Abdi dalem yang lain pun berpendapat sama yaitu melanjutkan dan mempertahankan kebudayaan.

“Tujuan saya untuk melanjutkan dan juga mempertahankan kebudayaan, itu saja,” kata Ali Moeswani, abdi dalem Kesultanan Yogyakarta yang lain.

Menurut pengunjung dari Kraton Yogyakarta, abdi dalem mempunyai loyalitas yang sangat tinggi meskipun mendapatkan honor yang sedikit.

“Loyalitas mereka sangat bagus. Meskipun saya mendengar kabar jika gaji abdi dalem hanya beberapa puluh ribu, mereka sangat setia. Apa pun yang disuruh kesultanan, mereka pasti lakukan,” kata Witri Diani, wisatawan asal Bandung.

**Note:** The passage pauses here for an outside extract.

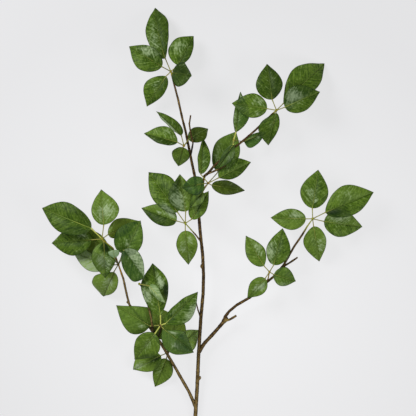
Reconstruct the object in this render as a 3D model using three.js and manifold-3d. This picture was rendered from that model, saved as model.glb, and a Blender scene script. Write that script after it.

Mas Ngabehi Suraksa Budaya, abdi dalem yang menjadi juru kunci di salah satu petilasan milik Kesultanan Yogyakarta di Wonogiri, Jawa Tengah.

Abdi dalem secara umum dibagi menjadi dua yaitu abdi dalem punokawan yang murni mengabdikan diri untuk Kesultanan Yogyakarta dan berada di lingkungan Kraton Yogyakarta. Yang kedua, abdi dalem keprajan, yaitu abdi dalem yang secara sukarelawan mencurahkan ilmu dan tenaganya untuk membantu kesultanan. Biasanya, abdi dalem jenis ini berasal dari orang-orang yang telah memasuki masa pensiun.

Abdi dalem punokawan dibagi menjadi 4 departemen, yaitu Kawedanan Agung Panitropuro untuk mengurusi kesekretariatan kesultanan dan urusan dalam kesultanan, Kawedanan Ageng Punokawan Wahono Sarto Kriyo untuk mengurus aset-aset kesultanan dan hal-hal yang berhubungan dengan luar, Nitiyo Budoyo yang merupakan bagian kesenian dan kebudayaan termasuk pariwisata, perpustakaan, hingga museum dan yang terakhir yaitu Panitropuro untuk mengurusi keuangan Kesultanan Yogyakarta.

Pakaian dari abdi dalem pun memiliki kekhasan, pakaian ini bernama peranakan yang berarti satu saudara, pakaiannya yang seragam serta tanpa menggunakan alas kaki dan tidak boleh menggunakan perhiasan untuk menghilangkan perbedaan ekonomi dan menyetarakan kedudukan mereka.